Botswana: The San Want Education for Their Children

Harold Schiffman hfsclpp at gmail.com
Fri Nov 16 14:24:03 UTC 2007


The San Want Education for Their Children


Mmegi/The Reporter (Gaborone)


NEWS
15 November 2007
Posted to the web 15 November 2007

By Correspondent


During the celebrations of the Kuru Family of Organisation's 21-years
of work across 50 San communities, seminars were held at the
University of Botswana. Dr Andy Chebane spoke on "Botswana's
educational policy-does not take on the San". Dr Chebane presented a
history of education in Botswana to show how the San have not been
included or their needs considered.

Instead, impositions have been made without consulting them, from the
early missionaries, to farm schools and the colonial government and
since 1966, all assuming that they knew what was best for the San.


Independence saw the creation of "One Botswana, one monolithic
nation". It was very simple, he said, Botswana translates to Setswana.
One Motswana: all Batswana -to achieve national unity. It negated all
other communities in Botswana, from the Kalanga to the 16 San
languages.

According to Dr Chebane, The National Education Commission in 1977
reaffirmed colonial policies. Language and culture were not perceived
as developmental issues.

The second National Education Commission in 1993 considered the
contribution of language to education and recorded a minority view
that language is an issue in development. There was a call for a third
school language; a local language. Instead, French is being piloted in
15 schools. Research abounds on the desirability of mother-tongue
schooling, but in Botswana it remains a non-issue. Policies of
assimilation or: "They should be like us," fail to take on board the
San.

Dr Chebane repeated the call to do something about "hostile hostels"
because they cause de-culturalisation and the schools alienate and
discriminate against them. The hostel policy remains a failure. One of
the most glaring examples of this failure can be found in the policies
of local government and education on the 35 primary school hostels.

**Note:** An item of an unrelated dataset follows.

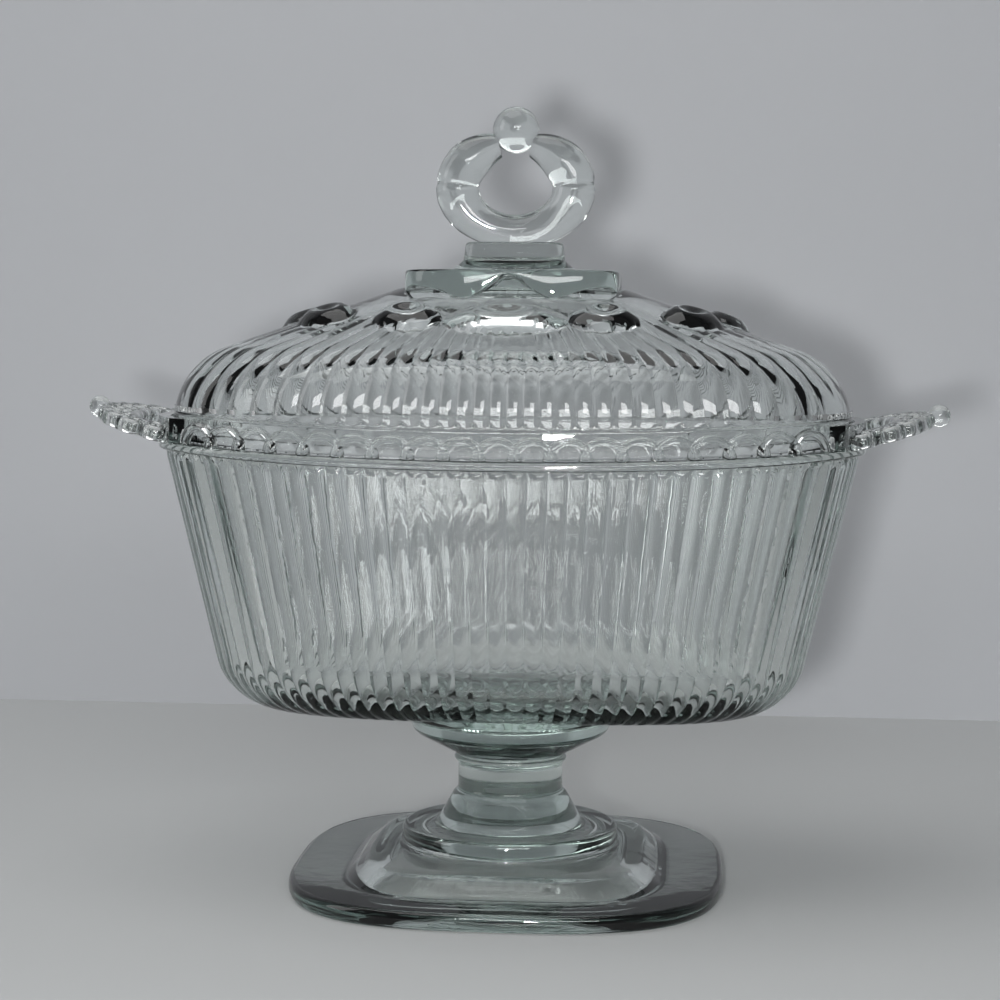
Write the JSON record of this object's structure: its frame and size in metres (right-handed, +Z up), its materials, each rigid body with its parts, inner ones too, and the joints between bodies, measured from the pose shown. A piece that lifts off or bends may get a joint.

Dr Chebane also cited the impact of corporal punishment. He found
teachers moving with a cane in playing fields to enforce Setswana. "We
beat them a little bit so that they learn Setswana". Instead, he said,
they become cultural misfits in their own community.

Dr Tshianmiso Moumakwa of the University of Botswana went to a RADS
school in the central district with a hostel to study reading
acquisition.

She reported that the conditions in the school's hostel negated any
form of positive learning.

The reality was damaged property, run down buildings, equipment broken
and torn and dirty and stagnant water. She was told it was because the
pupils fight.

There were no lights and no after school activities. How can they
learn in the dark? Dr Moumakwa said the hostel accommodated 115
pupils, seven to 14-years or older. The buildings were not cleaned.
Many mattresses were missing from beds, or if they were there, they
were torn and used to make pillows, toilet paper, tobacco, sanitary
pads, balls for sports or to shine their shoes. Then the children
sleep on the steel bunks or crowd into one bed.

Dr Moumakwa found that sexual abuse and fighting was rampant. Girls
who refused sex were attacked. There was free movement in and out of
the hostels in the absence of monitoring and after school activities,
entertainment or night study. Cattle post men went to the hostels to
fish for girls.

In the discussion, it was observed that because of the dual management
of primary schools, hostels are not an integral part of the school.
Supervision is lacking, as the number of staff is minimal, and usually
not there after the school closes for the day.

Even in the new UNICEF hostels, it was observed from the audience,
that the room for a supervisor to sleep in at night between the
dormitories was usually vacant. It was claimed that the pupils
experience sleepless nights and they live in fear. They are wounded,
and no effective learning can take place when pupils live under such
harsh conditions. It was said that the children are desperate to find
identities and at the same time learn new values and cultures.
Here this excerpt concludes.